On where Nigeria stands today in rice farming, milling and distribution, the minister said: “According to the Rice Processors Association of Nigeria (RIPAN), there are more than 11 million rice farmers in Nigeria today, up from five million in 2015. RIPAN’s total investment in the Nigerian economy is in excess of N300 billion. Upcoming investments will amount to N250 billion. The new investments will add 5,000 jobs and additional 1,775,000MT of integrated rice milling capacity. It will save $300 million foreign exchange from import substitution through local processing. Nigeria’s rice paddy production has seen significant growth in the past three years from four million MT to seven million MT. Nigeria’s rice import bill, hitherto was at $1.65 billion annually, has dropped by over 90 per cent.”

Speaking on the challenge of rice smuggling, he said smuggling is the biggest obstacle facing rice production in Nigeria.

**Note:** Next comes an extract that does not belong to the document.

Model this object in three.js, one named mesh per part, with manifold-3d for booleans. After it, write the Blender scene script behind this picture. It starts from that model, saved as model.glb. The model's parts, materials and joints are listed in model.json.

He said: “According to the Rice Millers Importers and Distributors Association of Nigeria (RIMIDAN), over two million MT of parboiled rice were smuggled into Nigeria in 2017-smuggled rice is primarily sourced from Thailand and India and comes into Nigeria through the country’s borders with Benin Republic, Niger and Cameroon.

Let’s look at rice smuggling through Benin Republic. The total demand for white rice (white rice is consumed in Benin Republic against parboiled rice in Nigeria) is 400,000 MT. Yet the country, with a population of about 11million, imports between one million and 1.2 million MT of rice annually.”

While stressing that the federal government has achieve giant strides in fertilizer, he said fertilizer production in Nigeria today is a success story.

“Buhari set up the Presidential Fertilizer Initiative (PFI) in December 2016 to deliver commercially-significant quantities of affordable and high-quality fertilizer at the right time to the Nigerian farmers. The PFI has turned out to be a magic wand in fertilizer production. Recall that the agriculture sector and the country’s food production were negatively impacted in 2016, as farmers became exposed to high and rising prices for key agricultural inputs. In 2017, PFI delivered 10 million 50-kilogramme bags (500,000MT) of NPK20:10:10 fertilizer at a price of N5,500 in time for the wet season. That’s down from the price of N9, 000 per 50kg bag in 2016-a 40 per cent reduction in price. In 2018, PFI targets the delivery of 20 million 50kg bags (one million MT), double the figure for 2017,” he explained.